Business

Nigeria to reclaim 1.09m tonnes of shipment from Benin

UNFORTUNATE

About 45 million tonnes of transit cargoes have been lost to neighbouring ports

 

Nigeria has decided to reclaim 1.09 million tonnes or 36.3 per cent of Niger Republic’s three million tonnes of transit cargoes lost to Cotonou Port, Benin Republic.

 

This is after it had lost 45 million tonnes of the goods to it competitors in the last 14 years. Transit cargoes are consignments going to landlocked countries from the seaports of other landlocked countries.

 

The Shippers’ Association Lagos State (SALS) had also said that the country was losing N1trillion to neighbouring ports annually over inability to move transit cargoes to landlocked countries.

 

Findings by New Telegraph revealed that Nigeria had been losing three million tonnes of transit cargoes annually since 2006 till date due to high charges, lengthy cargo dwell time and poor infrastructure.

Apart from Niger, other landlocked countries trading with the country in the past were Chad and Bukina Faso, but they left Nigerian seaports because of gridlock, sluggish delivery of transit cargoes and other issues, which have become recurrent in the Nigerian maritime transport sector.

 

It was gathered that Niger shifted to Cotonou Port in Benin Republic and Lome Port in Togo for trans-shipment of its cargoes, leading to loss of 1.5million tonnes each to the two neighbouring ports.

 

However, last week, the Minister of Transportation, Rotimi Amaechi, during the ground breaking of the 284 kilometres Nigeria-Niger rail line, said that Nigerian railway would begin to convey 3,000 metric tonnes of cargo daily or 1.09 million tonnes yearly to the neighbouring country when the rail project is completed.

 

He said: “There is no doubt that this route when linked with the on-going Lagos-Kano railway project on completion will generate higher traffic volume and revenue.” The project is being handled by Mota-Engil with a completion period of 38 months.

 

The minister added that with the ongoing Lagos-Kano project, the nation was positioned to deepen railway transportation to boost the socio-economic development.

 

Also, the Minister of Transportation in Niger Republic, Sadou Seydou, said the project was important for both countries in strengthening transportation, economic development and peace and security.

 

He said the project would help Niger Republic in the development of transport infrastructure and facilitate movement of transit goods and services across the border.

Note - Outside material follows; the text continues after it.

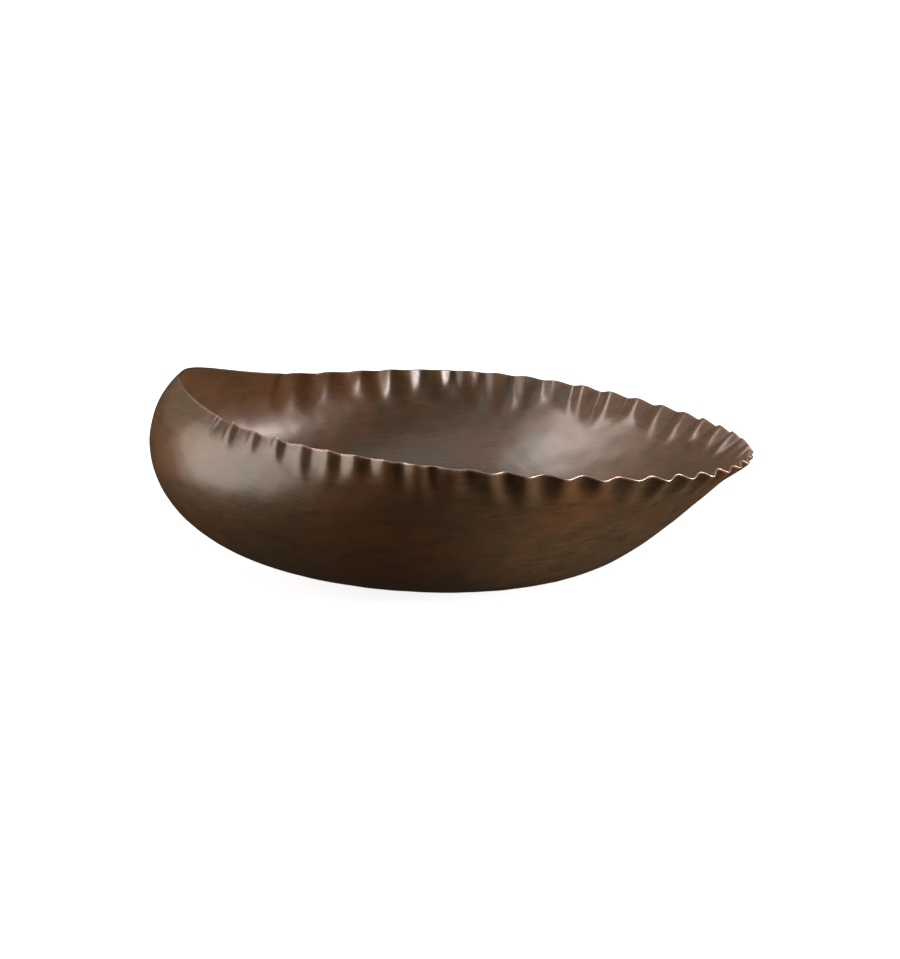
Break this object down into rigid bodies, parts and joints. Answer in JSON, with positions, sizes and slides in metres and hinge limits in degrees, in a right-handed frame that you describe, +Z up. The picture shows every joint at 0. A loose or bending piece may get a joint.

Before the latest move, Shippers’ Association Lagos State (SALS) had raised the alarm that the Nigeria was losing N1trillion from import duties and other charges annually to Lome and other neighbouring ports in West Africa.

 

President of the association,  Rev Jonathan Nicol, complained that the bad roads leading to Lagos ports had added to the losses. He noted that importers were diverting their cargoes because of demurrage, terminal charges, dwell time and storage fees charged by shipping companies and terminal operators.

 

In 2016, the Nigerien shippers and NSC struck a bilateral trade agreement to return to Nigerian ports after several persuasions and Memorandum of Understanding (MoU) but the shippers cancelled the MoU they signed with NSC over failure to take delivery of their sea-borne cargo at Lagos and Tincan seaports. Their reason was that it took several weeks to clear cargoes in Nigeria as against few days in Cotonou Port.

 

The Executive Secretary of the council, Mr. Hassan Bello, explained that he was not comfortable with the way Niger Republic would go all the way to the neighbouring ports to transit its cargoes when Nigeria was closer to the land-locked country.

 

However, trouble started when the Nigerien businessmen further called for a closer partnership with Ghana after their meeting in order to capture the opportunities that abound in the Ghanaian seaports.

 

For more than a decade, over three million metric tons of Chad and Niger’s cargoes, which were formerly handled by Nigeria, were taken and shared among Togo, Benin and Ghana ports yearly due to high charges, dwell time, corruption, extortion, congestion levy and poor infrastructure.